I know this sounds trite, but if you are so scared of the children at DC's school, perhaps private school (or a nicer area) is a better option?

I just feel so sad for the child who just wants some normal friends and through no fault of her own is deprived of this, therefore ensuring she remains in the same social structure for the rest of her life.

The example of Shannon Matthews is a good one. Would you have stopped such a desperately needy child from accessing a little normality and comfort from your home? A little girl with so many horrible people in her life who is crying out for some stability and boundaries?

The whole "it takes a village to raise a child" analogy has gone out of the window. No-one cares about anything but themselves and their immediate family and this is really sad.

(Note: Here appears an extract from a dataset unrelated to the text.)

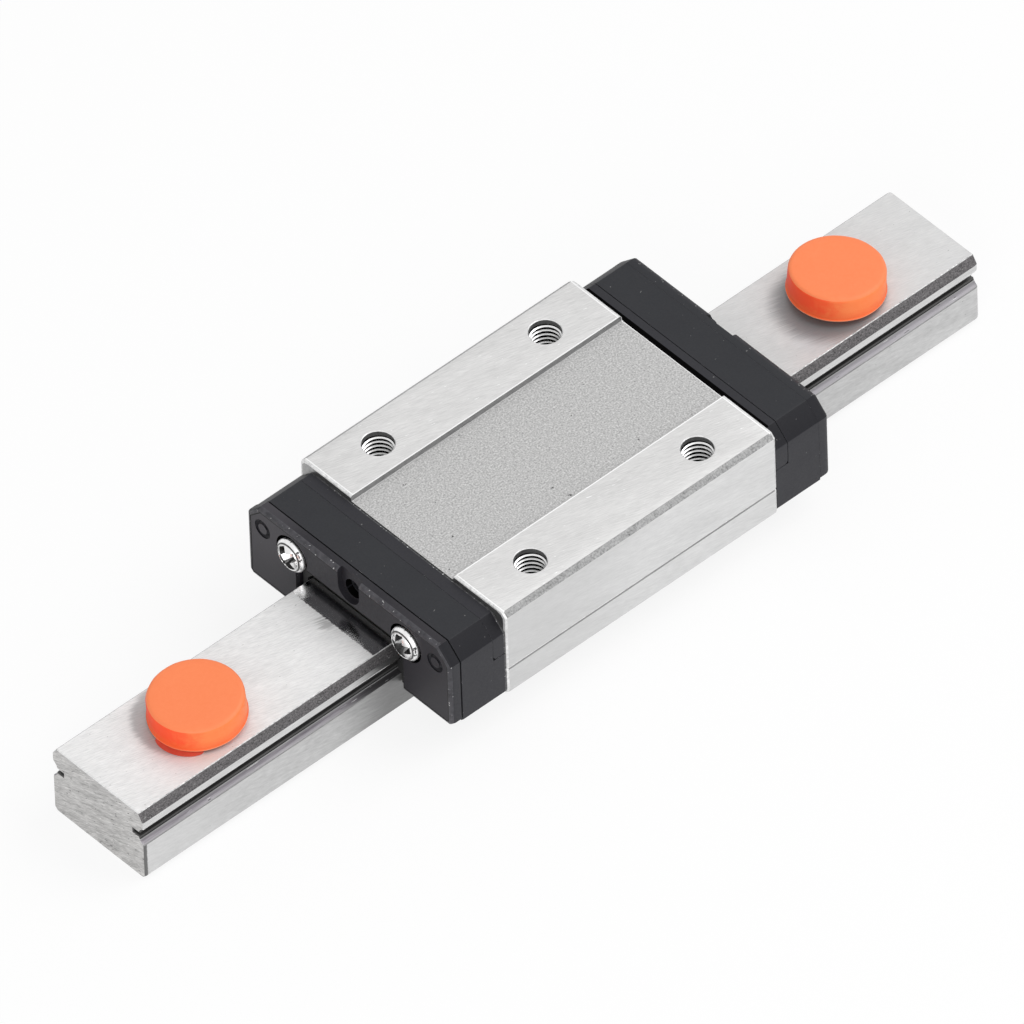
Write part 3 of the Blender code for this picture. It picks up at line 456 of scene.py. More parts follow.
rail_glint = finish("bright raceway rim", grey(0.44), grey(0.22), 0.6, 0.4, (0.3, 6, 6), bump=0.1)
rail_shade = finish("raceway shade", grey(0.02), grey(0.01), 0.0, 0.5, (0.3, 6, 6), specular=0.1)
rail_race = finish("ground raceway", grey(0.09, 0.02), grey(0.045), 0.3, 0.4, (0.1, 4, 4), bump=0.2)
rail_flank = finish(
    "lapped lower flank", (0.34, 0.32, 0.345), (0.12, 0.11, 0.125), 0.8, 0.35, (0.25, 6, 6),
    cloud=(0.08, 2, 2), cloud_share=0.4, bump=0.2,
    specks=[((0.8, 6, 6), 0.68, grey(0.06)), ((0.5, 6, 6), 0.68, grey(0.7))],
    fades=[((0, 0, 5.0), (0, 0, 1), 0.45, 0.86, 0.05, 0.7, grey(0.5), 0.4),
           ((55, 0, 0), ACROSS, 80, 45, 3, 0.5, (0.36, 0.35, 0.37), 0.4),
           (SEAL_STAND, ACROSS, 7.5, 2.5, 0.5, 0.8, grey(0.05), 0.35)])
rail_side = finish(
    "ground rail side", grey(0.67), grey(0.43), 0.6, 0.42, (0.9, 6, 4), (0, -9, 0), (0.16, 0.9, 0.7), 0.4,
    specks=[((1.8, 4, 4), 0.72, grey(0.3))], bump=0.35,
    fades=[((-50, 0, 0), ACROSS, 16, 3, 1, 0.4, grey(0.74), 0.42),
           ((-50, 0, 0), ACROSS, 0.4, 0.25, 0.03, 0.85, grey(0.06), 0.4),
           (SEAL_STAND, ACROSS, 8.5, 1.0, 0.6, 0.75, grey(0.13), 0.35)])
rail_end = finish(
    "sawn rail end", grey(0.80, 0.015), grey(0.18, 0.01), 0.6, 0.45, (1, 1.0, 9), (22, 0, 0),
    cloud=(0.5, 0.25, 1.6), cloud_share=0.4,
    specks=[((1.5, 1.3, 5), 0.66, grey(0.14)), ((1.2, 1.6, 7), 0.71, grey(0.9))], bump=0.6, depth=0.03)
rail_edge = finish("rail edge line", grey(0.36), grey(0.2), 0.6, 0.4, (1.5, 5, 5), bump=0.2)
bored = finish("bored hole", grey(0.42), grey(0.2), 1.0, 0.35, (3, 3, 12), bump=0.4)

land_steel = finish(
    "ground block land", grey(0.79, 0.006), grey(0.53, 0.006), 0.5, 0.45, (0.8, 9, 4), (0, 0, 16),
    cloud=(0.16, 0.8, 0.8), specks=[((1.2, 6, 3), 0.7, grey(0.93))])
block_edge = finish("worn bright block edge", grey(0.98), grey(0.45), 0.5, 0.4, (3, 3, 3), bump=0.2)
block_chamfer = finish(
    "textured block chamfer", grey(0.52), grey(0.12), 0.4, 0.5, (5, 5, 5),
    cloud=(0.5, 1.2, 1.2), cloud_share=0.2, specks=[((2, 3, 3), 0.70, grey(0.06))], bump=0.5, depth=0.02)
block_side = finish(
    "ground block side", grey(0.78), grey(0.58), 0.6, 0.4, (0.8, 4, 5), (0, -12, 0), (0.12, 0.6, 0.6), 0.45,
    fades=[((-BLOCK_END, 0, 0), ACROSS, 20, 4, 1, 0.45, grey(0.52), 0.42)])
block_rim = finish("bright block rim", grey(0.99), grey(0.84), 0.5, 0.4, (1, 3, 3), bump=0.1)
block_recess = finish(
    "blasted recess", grey(0.76, 0.006), grey(0.21, 0.004), 0.4, 0.55, (6, 6, 6),
    cloud=(2, 2, 2), cloud_share=0.15, specks=[((1.7, 1.7, 1.7), 0.745, grey(0.05))], bump=0.5, depth=0.012)
block_step = finish("milled step wall", grey(0.34), grey(0.18), 0.7, 0.45, (1.5, 5, 5))
block_line = finish("scribed line", grey(0.34), grey(0.2), 0.6, 0.4, (0.5, 5, 5), bump=0.2)
block_inner = finish("inner block steel", grey(0.4), grey(0.28), 1.0, 0.35, (0.3, 3, 3), bump=0.2)
thread_steel = finish("cut thread", grey(0.95), grey(0.85), 0.7, 0.35, (2, 2, 2), bump=0.1)
thread_dark = finish("thread root", grey(0.016), grey(0.008), 0.0, 0.7, (2, 2, 2), bump=0.1, specular=0.0)
hole_wall = finish("drilled hole wall", grey(0.16), grey(0.07), 0.3, 0.5, (1, 1, 6), bump=0.2)

DUST = ((3.4, 3.4, 3.4), 0.675, grey(0.5))
LINT = ((2.6, 2.6, 2.6), 0.735, grey(0.15))


def moulded(name, pale, deep):
    """A moulded black plastic."""
    return finish(name, pale, deep, 0.0, 0.5, (6, 6, 6), specks=[LINT], bump=0.25, depth=0.008, specular=0.2)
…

I hope to heaven that this never happens but what if something happens to this~ little girl, and you know you could have helped in some small way? How would you feel?

whiteflame · 05/07/2010 22:30

but loopyloops, what if/when the other family take offense that the OP's DD doesn't want to come to their place?

people who take drugs often don't behave reasonably - it's not unlikely they'll pay OP (or worse, her DD) a visit and show them what they think about it.

loopyloops · 05/07/2010 22:42

It is unlikely. Stranger things have happened I'm sure, but assuming that it will happen is frankly ridiculous.
I'm starting to worry a little about how anxious people really are about other people. I now understand how the Daily Mail sells papers.